Regarding why it concentrated its efforts at this time, SBI stated in an interview with The Block that the group is promoting an overall on-chain transformation, aiming to provide a complete set of functions from exchanges, asset tokenization to market platforms, and the recent acquisitions, investments, and collaborations are all part of the group's strategy. Group head Kefei Lin told Fortune that as U.S. regulations become clearer, SBI will increase its investments and operations in the U.S. this year.

This confidence largely stems from the upcoming regulatory benefits in Japan.

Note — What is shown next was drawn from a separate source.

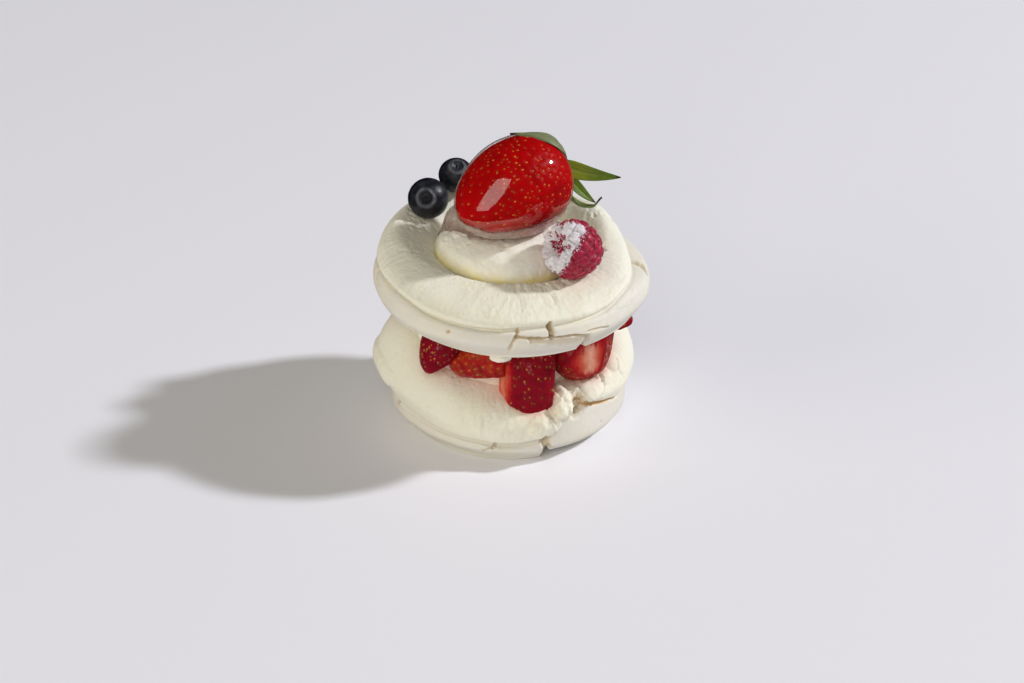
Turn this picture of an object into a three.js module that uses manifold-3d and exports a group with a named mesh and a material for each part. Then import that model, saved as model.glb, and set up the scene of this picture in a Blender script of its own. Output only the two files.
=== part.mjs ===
// A two-tier pavlova: two piped meringue nests with cream and cut strawberries
// between them, and a swirl of cream on top that carries a whole strawberry,
// two blueberries and a raspberry. Millimetres, +Z up. The underside of the lower
// nest lies on z = 0, +X is right of the front and +Y runs to the back.
import * as THREE from "three";
import { mergeVertices } from "three/addons/utils/BufferGeometryUtils.js";
import Module from "manifold-3d";

const wasm = await Module();
wasm.setup();

// ---- Driving dimensions -------------------------------------------------

const GAP = 0.3; // clearance left between pieces that touch
const TURN = 2 * Math.PI;
const UP = [0, 0, 1];

// The nests and the cream are piped by hand, so their sizes change around the
// axis. Each row goes round once, 45 degrees at a time: right, right back, back,
// left back, left, left front, front, right front. Heights count from the
// underside. footWidest is the height at which the foot is widest.
const LOWER = {
  centre: [0, 0],
  underside: 0,
  footEdge: [33.5, 33.5, 33.5, 33.5, 34, 32.5, 34, 33],
  footRadius: [36.6, 36.8, 37, 37, 37, 36.4, 37.6, 37],
  footWidest: 4.5,
  seamRadius: [36.8, 35.6, 35.6, 36.4, 37.6, 36.2, 37.2, 37.2],
  seamHeight: [11.6, 9, 8, 9.4, 10.4, 8.5, 7, 15.4],
  coilRadius: [39.4, 38.4, 38, 40.5, 42.8, 37.8, 38, 38],
  crestRadius: [31, 28, 29, 31, 31.5, 28, 26.5, 27],
  crestHeight: [32, 29, 27, 30, 33, 25, 21, 22.5],
  hollowRadius: 19,
  hollowHeight: 18.5,
};

const UPPER = {
  centre: [1.1, -1],
  underside: 38,
  footEdge: [38.4, 37.5, 37.5, 38.5, 39.5, 35.6, 36.3, 36.8],
  footRadius: [42.4, 42.2, 42, 42.4, 42.6, 42, 42.3, 42.4],
  footWidest: 7,
  seamRadius: [36.4, 36, 37.4, 40.7, 41.4, 40.2, 40.8, 40.4],
  seamHeight: [13.8, 13.6, 13.6, 14.2, 14.4, 13.2, 12.2, 13],
  coilRadius: [35.6, 38, 39, 42.4, 41.4, 40.2, 40.2, 39.8],
  crestRadius: [28.6, 32, 33, 37, 34.4, 27.4, 25.8, 27.2],
  crestHeight: [20.6, 23.2, 24, 23.8, 22.4, 19.4, 18.4, 18.6],
  hollowRadius: 20,
  hollowHeight: 15,
};

const FILLING = {
  bottom: 17.8,
  top: 37.7,
  radius: [30.5, 31, 31, 30.5, 30.5, 28.2, 27.4, 29.6],
};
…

Last month, the Japanese House of Representatives passed a key bill proposing to bring crypto assets under the Financial Instruments and Exchange Act and regulate them similarly to stocks, paving the way for crypto ETFs, and planning to significantly reduce the maximum capital gains tax from 55% to 20%, aligning it with stocks and bonds by 2028. SBI Chairman Yoshitaka Kitao has repeatedly emphasized: "The shift of traditional finance to on-chain is irreversible, and building a reliable infrastructure that gives investors peace of mind is the group's top priority."

It is noteworthy that SBI unusually chose to "lead" rather than "fully acquire" or "jointly invest" in this round of transactions. From a business strategy perspective, this is a highly intelligent move: the backers of investees EDX and Gauntlet include top Wall Street giants like Citadel, Fidelity, and Apollo, and only by maintaining their "neutral third party" status can they continue to attract giants to dance together. By leading the investment, SBI secures the strategic high ground of being the "largest single shareholder" without compromising neutrality. Whether this on-chain financial empire assembled by traditional financial giants can operate as intended remains to be seen by the global market.